Breann Albracht raised the most and together the candidates raised $288. Albracht chose to donate the money to the Clovis Animal Shelter.

The club also held Crepe Mania and a fondue party which included a French scavenger hunt in which students had to travel around town to find thing such as a recipe in French or instructions in French. At Christmas time, the club sold European Advent calendars.

The club has about 60 members and between 30 and 40 are active, Kelley said.

“I like it because it’s learning something new,” Club Vice President Bryan Wygant said. “There is a lot of Hispanic culture around here so this is another culture we get to experience.”

Wygant, a senior, said he was interested in European history before joining the club two years ago and the club discusses history often. They also discuss French current events including what music is popular in France now.

“It gives you a tangible idea of what’s going on,” Wygant said of talking about something like crepes in class and then making them in the club. “It’s good and well to see a photo but when you can make it and touch it, it helps you learn something better.”

Club President Sarafina Kwaku has also been in the club two years.
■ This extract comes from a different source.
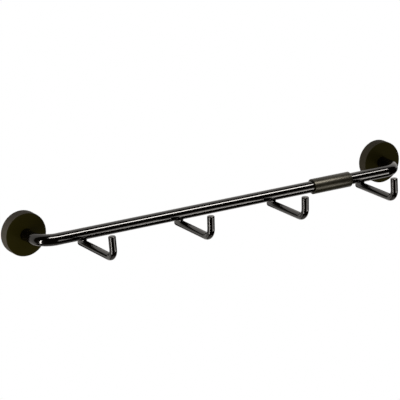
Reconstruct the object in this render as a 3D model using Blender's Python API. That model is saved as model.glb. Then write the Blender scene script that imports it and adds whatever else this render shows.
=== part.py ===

“I like being able to experience different cultures,” she said.

Kwaku’s father is from West Africa and her mom’s family is from Europe.

“Different cultures are a big deal in my house,” Kwaku said.

Kwaku said expanding on topics discussed in class helps her learn.

“Class can get boring,” she said. “It’s a lot easier to remember things and it’s more enjoyable when you get to touch them.”

Huey said learning any language expands a person’s world.

“Statistics show that learning a new language helps with math, English language comprehension and it expands vocabulary because it’s a language based on Latin,” Huey said.

Being bilingual also gives students a “leg up” in the job market, she said.

Kelley said French is the most referenced language in the world.

“Sometimes we get so wrapped up in our own little world,” she said. “It’s good for student to see a whole other culture.”